The Red Army, having crushed the Hungarian Second Army and encircled part of the German Second Army with the Voronezh Front, on Manstein’s left flank, then pushed on westward to seize what would become the Kursk Salient. ‘For the last week and a half,’ a soldier wrote to his wife on 10 February, ‘we’ve been marching on land that has just been liberated from the fascists. Yesterday our armoured vehicles broke into Belgorod. A lot of booty has been taken and many prisoners of war. While on the march we constantly encounter huge groups of captured Hungarians, Romanians, Italians and Germans. If only you could see, Shurochka, what a pitiful sight this famous gang of Hitler’s has become. They are wearing army boots, some in straw galoshes, summer uniforms, only a few wear greatcoats, and on top of all that they are wearing the overclothes that they’ve stolen, male or female. On their heads are fore and aft caps, and women’s shawls are wrapped around over them. Many of them have frostbite; they are dirty, with lice. It gives one a revolting feeling to think that this riff-raff had got so far into our country. We’ve already marched 270 kilometres in the provinces of Voronezh and Kursk. So many villages, towns, factories and bridges have been destroyed. Civilians are going back home as the Red Army arrives there. They are so happy!’
Another part of the Voronezh Front advanced on Kharkov. On 13 February, Hitler insisted that the city should be held by Gruppenführer Paul Hausser’s II SS Panzer Corps, with the Leibstandarte Adolf Hitler and the Das Reich Divisions. Hausser, on his own initiative, disobeyed orders and withdrew. At the same time, Manstein pulled back the First Panzer Army to the River Mius. The Soviet South-Western Front with four armies had thrust westwards. It was spearheaded by four tank corps (although no greater in strength than a single panzer corps) commanded by Lieutenant General M. M. Popov. The Stavka thought that a great victory was about to be achieved by exploiting the gap in the German front south of Kharkov, but their own supply lines were desperately over-extended.
On 17 February, furious that his orders were being ignored, Hitler flew to Zaporozhye for a showdown with Manstein. But Manstein had things well in hand. He moved Fourth Panzer Army headquarters to take control over the II SS Panzer Corps, now reinforced with the Totenkopf Division, and prepared the First Panzer Army to strike the Soviet attackers from below. Hitler felt obliged to fall in with his plans. Manstein’s double counter-attacks destroyed Popov’s armoured force and almost encircled the 1st Guards and the 6th Army. The troops of the 25th Tank Corps, by then out of fuel, had to abandon all their vehicles and make their way on foot back towards Soviet lines.

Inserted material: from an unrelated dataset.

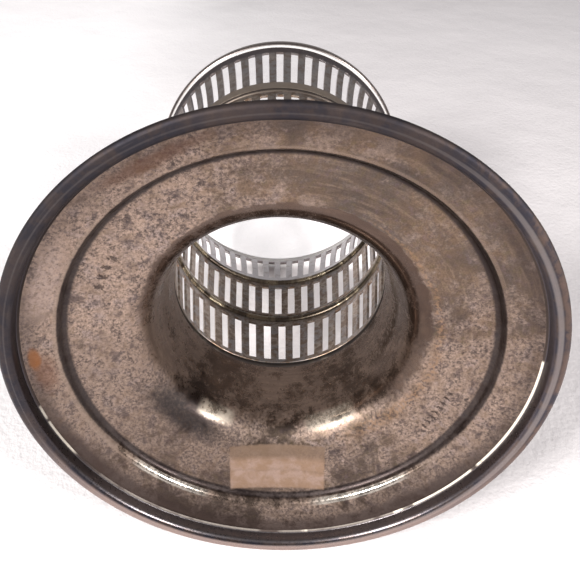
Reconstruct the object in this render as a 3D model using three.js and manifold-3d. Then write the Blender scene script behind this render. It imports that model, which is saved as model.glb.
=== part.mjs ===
// Pierced silver stand for a loose liner: a spun foot with a drawn-in neck, three flaring bands
// pierced with upright slots, and the wires that join them. Millimetres, +Z up, foot on z = 0.
import * as THREE from 'three';
import { mergeVertices } from 'three/addons/utils/BufferGeometryUtils.js';
import Module from 'manifold-3d';

const wasm = await Module();
wasm.setup();

// ---- driving dimensions ----
const BASE_RADIUS = 52;
const SHEET = 0.8; // silver sheet of the foot
const BAND_SHEET = 0.7; // silver sheet of the pierced bands
const GAP = 0.3; // solder line between touching pieces
const SEGMENTS = 48; // facets round the spun pieces
const SLOT_SHARE = 0.5; // slot width as a share of the slot pitch

// Foot rim: an applied moulding with a flat crest to stand on.
const RIM_INNER = BASE_RADIUS - 3.0;
const CREST_INNER = BASE_RADIUS - 2.3;
const CREST_OUTER = BASE_RADIUS - 1.3;
const RIM_HEIGHT = 4.4;

// Foot: radius and height of its underside, from the rim's seam up to the top of the neck.
const FOOT_UNDERSIDE = [
  [RIM_INNER - GAP, 3.4],
  [45.6, 5.1],
  [42.8, 6.3],
  [42.2, 7.6],
  [41.4, 8.4],
  [36.0, 9.9],
  [31.0, 11.2],
  [28.4, 12.6],
  [26.7, 14.6],
  [25.8, 17.0],
  [24.9, 22.1],
  [24.2, 27.6],
  [23.9, 32.2],
];

// Pierced bands: inner radius and height from bottom to top, slot ends, slot count, first slot.
const BANDS = [
  {
    name: 'lower_band',
    wall: [[24.6, 34.9], [28.0, 56.9]],
    slot: [36.6, 54.9],
    count: 42,
    firstSlot: 7.8,
  },
  {
    name: 'middle_band',
    wall: [[27.8, 59.5], [30.1, 79.4]],
    slot: [60.7, 77.4],
    count: 46,
    firstSlot: 0.9,
  },
  {
    name: 'upper_band',
    wall: [[30.3, 82.0], [33.2, 94.6], [35.9, 103.5]],
    slot: [85.2, 101.5],
    count: 53,
    firstSlot: 2.4,
  },
];

// Wires: mean radius, centre height, and half width and half height of the section.
const WIRES = [
  { name: 'collar_ring', radius: 25.0, height: 33.6, halfWidth: 1.3, halfHeight: 1.0 },
  { name: 'lower_wire', radius: 28.6, height: 58.2, halfWidth: 1.1, halfHeight: 1.0 },
  { name: 'upper_wire', radius: 30.4, height: 80.7, halfWidth: 1.0, halfHeight: 0.9 },
  { name: 'top_rim', radius: 36.8, height: 104.9, halfWidth: 1.1, halfHeight: 1.05 },
];
const WIRE_SIDES = 6;

// ---- materials ----
function silver(color, roughness) {
  return new THREE.MeshStandardMaterial({ color, roughness, metalness: 1.0 });
}

const footSilver = silver(0x8f7b72, 0.42);
const rimSilver = silver(0x66626a, 0.35);
const bandSilver = silver(0x6f6763, 0.45);
const wireSilver = silver(0x8a7d68, 0.3);

// ---- shapes ----
// A closed profile of [radius, height] points, anticlockwise, spun round Z.
function spin(profile, segments, startAngle = 0) {
  const points = profile.map(([r, z]) => new THREE.Vector2(r, z));
  points.push(points[0].clone());
  const geometry = new THREE.LatheGeometry(points, segments, startAngle);
  geometry.rotateX(Math.PI / 2);
  return welded(geometry);
}

// The same shape with its shared corners merged, so that it is one closed mesh.
function welded(geometry) {
  geometry.deleteAttribute('normal');
  geometry.deleteAttribute('uv');
  return mergeVertices(geometry, 1e-4);
}

// The same line moved sideways by a sheet's thickness, to the right of its direction of travel.
function offsetLine(line, thickness) {
  return line.map(([r, z], i) => {
    const [r0, z0] = line[Math.max(i - 1, 0)];
    const [r1, z1] = line[Math.min(i + 1, line.length - 1)];
    const length = Math.hypot(r1 - r0, z1 - z0);
    return [r + (thickness * (z1 - z0)) / length, z - (thickness * (r1 - r0)) / length];
  });
}

// Profile of a bent sheet: out along one face and back along the other.
function sheetProfile(innerLine, thickness) {
  return [...offsetLine(innerLine, thickness), ...[...innerLine].reverse()];
}

function toManifold(geometry) {
  return new wasm.Manifold(
    new wasm.Mesh({
      numProp: 3,
      vertProperties: geometry.attributes.position.array,
      triVerts: new Uint32Array(geometry.index.array),
    }),
  );
}

function fromManifold(solid) {
  const mesh = solid.getMesh();
  const geometry = new THREE.BufferGeometry();
  geometry.setAttribute('position', new THREE.BufferAttribute(mesh.vertProperties, 3));
  geometry.setIndex(new THREE.BufferAttribute(mesh.triVerts, 1));
  return geometry;
}

function addPiece(group, name, geometry, material) {
  geometry.computeVertexNormals();
  const mesh = new THREE.Mesh(geometry, material);
  mesh.name = name;
  group.add(mesh);
}

// ---- pieces ----
function footRim() {
  return spin(
    [
      [CREST_INNER, 0],
      [CREST_OUTER, 0],
      [BASE_RADIUS - 0.5, 0.4],
      [BASE_RADIUS, 1.3],
      [BASE_RADIUS - 0.5, 2.2],
      [BASE_RADIUS - 1.5, 3.0],
      [BASE_RADIUS - 1.9, RIM_HEIGHT],
      [RIM_INNER, RIM_HEIGHT],
      [RIM_INNER, 1.7],
      [RIM_INNER + 0.25, 0.5],
    ],
    SEGMENTS,
  );
}

function foot() {
  return spin(sheetProfile(FOOT_UNDERSIDE, -SHEET).reverse(), SEGMENTS);
}

function wire({ radius, height, halfWidth, halfHeight }) {
  const section = [];
  for (let i = 0; i < WIRE_SIDES; i += 1) {
    const angle = ((i + 0.5) * 2 * Math.PI) / WIRE_SIDES;
    const scale = 1 / Math.cos(Math.PI / WIRE_SIDES);
    const r = radius + halfWidth * scale * Math.cos(angle);
    section.push([r, height + halfHeight * scale * Math.sin(angle)]);
  }
  return spin(section, SEGMENTS);
}

// One band: a spun sheet with one facet for each slot, less a box for each slot.
function piercedBand({ wall, slot, count, firstSlot }) {
  const pitch = (2 * Math.PI) / count;
  const first = THREE.MathUtils.degToRad(firstSlot);
  const bandStart = first + Math.PI / 2 - pitch / 2;
  const band = toManifold(spin(sheetProfile(wall, BAND_SHEET), count, bandStart));

  const innerRadius = wall[0][0] - 1;
  const outerRadius = wall[wall.length - 1][0] + 3;
  const meanRadius = (wall[0][0] + wall[wall.length - 1][0]) / 2;
  const width = pitch * meanRadius * SLOT_SHARE;
  const height = slot[1] - slot[0];
  const box = new THREE.BoxGeometry(outerRadius - innerRadius, width, height);
  box.translate((innerRadius + outerRadius) / 2, 0, slot[0] + height / 2);
  const cutter = toManifold(welded(box));
  const cutters = [];
  for (let i = 0; i < count; i += 1) {
    cutters.push(cutter.rotate([0, 0, firstSlot + (i * 360) / count]));
  }
  return fromManifold(band.subtract(wasm.Manifold.union(cutters)));
}

// ---- assembly ----
const stand = new THREE.Group();
stand.name = 'pierced_stand';
addPiece(stand, 'foot_rim', footRim(), rimSilver);
addPiece(stand, 'foot', foot(), footSilver);
for (const entry of WIRES) {
  addPiece(stand, entry.name, wire(entry), wireSilver);
}
for (const entry of BANDS) {
  addPiece(stand, entry.name, piercedBand(entry), bandSilver);
}

export default stand;
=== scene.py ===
"""Looks of a pierced silver stand: fine meshes for every ring, worn silver, soft studio and camera.

Lengths are in metres in the CAD's own frame: the stand's axis is Z and its foot stands on z = 0.
"""

import math
from types import SimpleNamespace

import bpy
import numpy as np
from mathutils import Matrix, Vector, noise


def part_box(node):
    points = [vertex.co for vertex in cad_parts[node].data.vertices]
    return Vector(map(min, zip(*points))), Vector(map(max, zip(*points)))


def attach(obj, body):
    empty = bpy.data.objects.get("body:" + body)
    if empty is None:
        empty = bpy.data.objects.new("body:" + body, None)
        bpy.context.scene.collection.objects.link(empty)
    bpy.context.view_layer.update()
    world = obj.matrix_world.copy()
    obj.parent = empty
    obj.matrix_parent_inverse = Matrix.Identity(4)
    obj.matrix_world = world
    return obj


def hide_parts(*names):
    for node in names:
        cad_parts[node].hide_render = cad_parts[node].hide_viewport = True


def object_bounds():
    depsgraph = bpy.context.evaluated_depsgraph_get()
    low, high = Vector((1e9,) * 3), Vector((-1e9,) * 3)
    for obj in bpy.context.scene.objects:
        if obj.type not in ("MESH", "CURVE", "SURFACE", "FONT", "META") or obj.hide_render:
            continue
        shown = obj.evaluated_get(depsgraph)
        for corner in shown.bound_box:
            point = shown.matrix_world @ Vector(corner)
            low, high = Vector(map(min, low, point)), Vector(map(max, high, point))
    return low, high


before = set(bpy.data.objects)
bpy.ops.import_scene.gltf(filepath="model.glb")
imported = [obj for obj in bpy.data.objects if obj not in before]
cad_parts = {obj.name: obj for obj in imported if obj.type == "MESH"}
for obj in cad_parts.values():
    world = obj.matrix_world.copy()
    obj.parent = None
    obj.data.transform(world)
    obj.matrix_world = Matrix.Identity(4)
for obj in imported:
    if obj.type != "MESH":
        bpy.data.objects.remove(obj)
cad_low, cad_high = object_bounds()

MM = 0.001
BASE_RADIUS = cad_high.x
SHEET = 0.8 * MM  # thickness of the foot's sheet
BAND_SHEET = 0.7 * MM  # thickness of the pierced sheet
SPIN_STEPS = 288  # mesh steps round a spun piece


# ---------------------------------------------------------------- camera
CAMERA_ELEVATION = math.radians(-56.43)  # the camera looks up into the foot
CAMERA_DISTANCE = 2.237 * BASE_RADIUS
CAMERA_OFFSET = (0.075 * BASE_RADIUS, -0.323 * BASE_RADIUS)
CAMERA_LIFT = 0.6 * MM
CAMERA_ROLL = math.radians(2.78)
SENSOR = 36.0
FOCAL_SHARE = 626.1 / 580  # focal length as a share of the picture's width
CAMERA_SHIFT = 0.055


def make_camera():
    """Camera below the foot, on the -Y side, with the stand's axis running away from it."""
    back = Vector((0, -math.cos(CAMERA_ELEVATION), math.sin(CAMERA_ELEVATION)))
    right = Vector((1, 0, 0))
    up = back.cross(right)
    turned_right = right * math.cos(CAMERA_ROLL) + up * math.sin(CAMERA_ROLL)
    turned_up = up * math.cos(CAMERA_ROLL) - right * math.sin(CAMERA_ROLL)
    place = back * CAMERA_DISTANCE - turned_right * CAMERA_OFFSET[0] - turned_up * CAMERA_OFFSET[1]
    place.z += CAMERA_LIFT
    data = bpy.data.cameras.new("camera")
    data.sensor_width = SENSOR
    data.lens = SENSOR * FOCAL_SHARE
    data.shift_x = CAMERA_SHIFT
    data.clip_start = 0.01
    data.clip_end = 20
    camera = bpy.data.objects.new("camera", data)
    axes = Matrix((turned_right, turned_up, back)).transposed().to_4x4()
    camera.matrix_world = Matrix.Translation(place) @ axes
    bpy.context.scene.collection.objects.link(camera)
    bpy.context.scene.camera = camera


# ---------------------------------------------------------------- mesh helpers
def add_piece(name, verts, faces, node, material, sharp_degrees=35):
    """A shaded mesh that rides on the stand and stands for its CAD node."""
    mesh = bpy.data.meshes.new(name)
    mesh.from_pydata([tuple(v) for v in verts], [], [tuple(f) for f in faces])
    mesh.validate()
    mesh.update()
    mesh.materials.append(material)
    piece = bpy.data.objects.new(name, mesh)
    bpy.context.scene.collection.objects.link(piece)
    mesh.shade_smooth()
    mesh.set_sharp_from_angle(angle=math.radians(sharp_degrees))
    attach(piece, "root")
    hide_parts(node)
    return piece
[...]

In the first week of March, Fourth Panzer Army advanced back on Kharkov, and Hausser eventually retook the city on 14 March after an unnecessarily costly battle. Heavy spring rains soon brought further operations to a halt. Soviet prisoners of war were to put to work burying the dead. Most were so famished that they searched the bodies for scraps of food in pockets, but this was deemed to be looting the dead. Usually they were just shot, but the odd sadist would take it further. One tied three Soviet prisoners accused of theft to a gate together. ‘When his victims had been secured,’ wrote another soldier, ‘he stuck a grenade into the pocket of one of their coats, pulled the pin, and ran for shelter. The three Russians, whose guts were blown out, screamed for mercy until the last moment.’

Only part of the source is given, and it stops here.